● **TASK GOAL**: Reproduce only the lines of the material below that start at the line containing "obj.data.transform(world)" and stop at the line containing "scene.camera = camera". Keep both end lines.

● **STORED ROWS**:
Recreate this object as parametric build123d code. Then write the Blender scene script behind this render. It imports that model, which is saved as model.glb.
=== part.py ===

* * *

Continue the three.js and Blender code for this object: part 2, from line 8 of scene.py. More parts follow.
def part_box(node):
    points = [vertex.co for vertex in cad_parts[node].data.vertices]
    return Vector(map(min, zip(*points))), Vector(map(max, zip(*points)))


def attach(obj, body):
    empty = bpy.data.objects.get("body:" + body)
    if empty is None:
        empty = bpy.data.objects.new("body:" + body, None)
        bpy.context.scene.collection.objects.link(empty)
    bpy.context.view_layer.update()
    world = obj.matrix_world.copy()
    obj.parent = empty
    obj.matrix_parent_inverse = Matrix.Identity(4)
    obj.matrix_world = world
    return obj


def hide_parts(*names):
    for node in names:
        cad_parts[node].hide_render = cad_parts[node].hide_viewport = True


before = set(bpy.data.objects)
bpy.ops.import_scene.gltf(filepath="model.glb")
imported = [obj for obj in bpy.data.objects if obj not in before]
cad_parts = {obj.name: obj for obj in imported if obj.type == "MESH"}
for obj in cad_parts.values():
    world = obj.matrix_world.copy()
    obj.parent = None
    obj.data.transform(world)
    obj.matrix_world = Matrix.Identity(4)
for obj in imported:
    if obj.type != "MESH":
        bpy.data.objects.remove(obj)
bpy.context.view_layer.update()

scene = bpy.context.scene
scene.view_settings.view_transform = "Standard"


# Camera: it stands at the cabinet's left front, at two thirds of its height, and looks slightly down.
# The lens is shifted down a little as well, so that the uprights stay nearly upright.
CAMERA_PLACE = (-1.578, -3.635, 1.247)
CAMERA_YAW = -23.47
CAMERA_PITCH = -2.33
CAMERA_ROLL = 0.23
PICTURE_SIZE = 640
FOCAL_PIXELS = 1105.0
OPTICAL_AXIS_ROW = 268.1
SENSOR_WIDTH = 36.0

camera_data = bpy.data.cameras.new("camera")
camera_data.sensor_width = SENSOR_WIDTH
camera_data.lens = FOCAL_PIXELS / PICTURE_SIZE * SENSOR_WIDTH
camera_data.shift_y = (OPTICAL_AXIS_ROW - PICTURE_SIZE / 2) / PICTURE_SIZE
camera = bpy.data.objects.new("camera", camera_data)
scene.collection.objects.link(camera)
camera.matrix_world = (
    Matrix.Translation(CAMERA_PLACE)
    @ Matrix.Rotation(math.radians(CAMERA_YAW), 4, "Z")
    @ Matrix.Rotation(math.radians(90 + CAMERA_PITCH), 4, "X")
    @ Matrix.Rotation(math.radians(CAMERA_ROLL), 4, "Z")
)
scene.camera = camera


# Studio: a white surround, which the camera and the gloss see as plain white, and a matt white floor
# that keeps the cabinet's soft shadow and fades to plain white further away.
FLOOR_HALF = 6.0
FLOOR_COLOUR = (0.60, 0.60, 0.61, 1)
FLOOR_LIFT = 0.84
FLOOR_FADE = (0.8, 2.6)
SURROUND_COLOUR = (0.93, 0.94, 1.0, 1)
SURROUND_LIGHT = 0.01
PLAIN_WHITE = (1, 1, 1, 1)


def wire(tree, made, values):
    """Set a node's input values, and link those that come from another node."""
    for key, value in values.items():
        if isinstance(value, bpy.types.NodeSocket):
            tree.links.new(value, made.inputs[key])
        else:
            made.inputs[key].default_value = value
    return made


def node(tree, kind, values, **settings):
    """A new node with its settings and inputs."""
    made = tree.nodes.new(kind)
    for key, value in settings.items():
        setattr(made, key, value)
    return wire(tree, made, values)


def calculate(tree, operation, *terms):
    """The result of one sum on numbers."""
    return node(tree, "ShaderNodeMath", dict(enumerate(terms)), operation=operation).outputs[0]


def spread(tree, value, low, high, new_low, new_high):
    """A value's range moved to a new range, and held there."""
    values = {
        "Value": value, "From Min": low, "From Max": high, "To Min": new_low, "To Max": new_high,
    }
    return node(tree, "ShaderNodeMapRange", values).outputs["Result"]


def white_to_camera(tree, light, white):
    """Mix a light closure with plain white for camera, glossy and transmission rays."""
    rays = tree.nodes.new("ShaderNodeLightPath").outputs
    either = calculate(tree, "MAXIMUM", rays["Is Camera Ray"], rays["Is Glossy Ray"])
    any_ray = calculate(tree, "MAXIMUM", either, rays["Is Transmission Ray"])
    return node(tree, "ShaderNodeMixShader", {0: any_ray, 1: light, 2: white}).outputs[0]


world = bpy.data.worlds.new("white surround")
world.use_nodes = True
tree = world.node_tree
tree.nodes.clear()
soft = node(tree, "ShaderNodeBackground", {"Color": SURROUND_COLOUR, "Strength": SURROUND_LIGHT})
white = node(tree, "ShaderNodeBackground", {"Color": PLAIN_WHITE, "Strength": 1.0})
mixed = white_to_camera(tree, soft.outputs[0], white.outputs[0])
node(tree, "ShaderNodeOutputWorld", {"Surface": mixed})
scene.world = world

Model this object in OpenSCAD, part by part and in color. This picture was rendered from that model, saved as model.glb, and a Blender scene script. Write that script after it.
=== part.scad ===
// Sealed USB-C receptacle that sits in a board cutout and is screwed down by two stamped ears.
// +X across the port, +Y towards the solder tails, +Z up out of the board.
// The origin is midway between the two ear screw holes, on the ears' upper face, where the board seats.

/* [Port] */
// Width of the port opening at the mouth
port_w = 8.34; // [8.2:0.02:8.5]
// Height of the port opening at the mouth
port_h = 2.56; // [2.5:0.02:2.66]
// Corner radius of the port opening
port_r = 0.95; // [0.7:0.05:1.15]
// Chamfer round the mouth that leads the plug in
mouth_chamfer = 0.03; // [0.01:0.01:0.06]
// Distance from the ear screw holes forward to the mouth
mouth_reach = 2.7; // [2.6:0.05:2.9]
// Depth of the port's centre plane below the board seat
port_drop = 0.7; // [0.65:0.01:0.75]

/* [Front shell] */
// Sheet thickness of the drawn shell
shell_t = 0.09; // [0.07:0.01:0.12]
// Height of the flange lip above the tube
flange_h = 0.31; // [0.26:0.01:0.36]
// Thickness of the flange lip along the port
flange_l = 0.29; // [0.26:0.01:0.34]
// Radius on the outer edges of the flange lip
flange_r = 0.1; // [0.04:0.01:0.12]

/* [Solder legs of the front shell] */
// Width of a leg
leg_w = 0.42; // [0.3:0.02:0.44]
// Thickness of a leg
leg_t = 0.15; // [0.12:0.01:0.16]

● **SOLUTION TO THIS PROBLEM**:
    obj.data.transform(world)
    obj.matrix_world = Matrix.Identity(4)
for obj in imported:
    if obj.type != "MESH":
        bpy.data.objects.remove(obj)
bpy.context.view_layer.update()

scene = bpy.context.scene
scene.view_settings.view_transform = "Standard"


# Camera: it stands at the cabinet's left front, at two thirds of its height, and looks slightly down.
# The lens is shifted down a little as well, so that the uprights stay nearly upright.
CAMERA_PLACE = (-1.578, -3.635, 1.247)
CAMERA_YAW = -23.47
CAMERA_PITCH = -2.33
CAMERA_ROLL = 0.23
PICTURE_SIZE = 640
FOCAL_PIXELS = 1105.0
OPTICAL_AXIS_ROW = 268.1
SENSOR_WIDTH = 36.0

camera_data = bpy.data.cameras.new("camera")
camera_data.sensor_width = SENSOR_WIDTH
camera_data.lens = FOCAL_PIXELS / PICTURE_SIZE * SENSOR_WIDTH
camera_data.shift_y = (OPTICAL_AXIS_ROW - PICTURE_SIZE / 2) / PICTURE_SIZE
camera = bpy.data.objects.new("camera", camera_data)
scene.collection.objects.link(camera)
camera.matrix_world = (
    Matrix.Translation(CAMERA_PLACE)
    @ Matrix.Rotation(math.radians(CAMERA_YAW), 4, "Z")
    @ Matrix.Rotation(math.radians(90 + CAMERA_PITCH), 4, "X")
    @ Matrix.Rotation(math.radians(CAMERA_ROLL), 4, "Z")
)
scene.camera = camera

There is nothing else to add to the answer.